A la vez, debe reconocerse que la masonería en sí no ha hecho demasiado por mejorar su propia imagen frente al público. De hecho, la obsesión de muchos hermanos por lo secreto y su terca posición defensiva han contribuido a reforzar la convicción de que algo tiene que ocultar.
El secreto masónico no puede servir para relajar el compromiso del masón con el buen nombre de la orden, ni servir de amparo a lealtades con fines ilícitos, como tampoco a esquivar las responsabilidades asumidas por aquellos que rigen el gobierno de las organizaciones masónicas.
No podemos pasar por alto posibles comportamientos inapropiados, aunque estos se den de manera muy aislada o afecten a los suyos. Debemos tener un infinito respeto por los posibles defectos o errores de nuestros hermanos, debemos tener esperanza en su capacidad de enmienda, pero en ningún caso los valores centrales de tolerancia y fraternidad deben ser obstáculos para impedir que la Orden sea utilizada para reclutar lealtades con fines ilícitos o reprobables.
Por el mismo motivo, nuestras autoridades legalmente constituidas, también deberían ser un modelo de moral masónica en todos los sentidos, no pudiéndose entender, por poner un ejemplo, que el máximo representante de una Obediencia, fuera sospechoso de realizar negocios de dudosa moralidad, sin ser denunciado desde la propia masonería, pues ello pondría en jaque a la Orden misma, vertiendo serias dudas sobre el propósito de la masonería no ya como institución, sino como titular de un verdadero método iniciático de perfección.
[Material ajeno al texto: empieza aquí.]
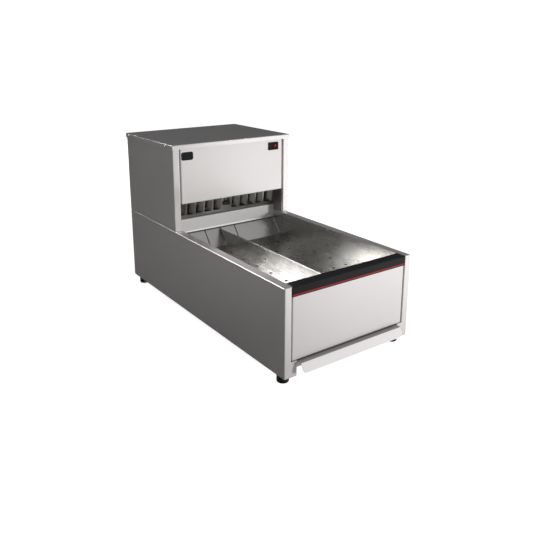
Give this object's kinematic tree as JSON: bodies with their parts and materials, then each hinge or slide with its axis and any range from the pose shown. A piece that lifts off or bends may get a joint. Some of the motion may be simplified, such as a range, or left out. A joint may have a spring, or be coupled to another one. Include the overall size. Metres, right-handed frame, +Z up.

Al inicio de un nuevo milenio, uno de los retos de la masonería es saber presentarse y convivir en sociedad. Una sociedad cada vez más global, informada y consciente de todos los ámbitos de la vida, a la que se deben enviar mensajes inequívocos de aceptación y apertura a las normas comunes de convivencia democrática. En verdad, es mucho más lo que tiene para sentirse orgullosa que para esconder.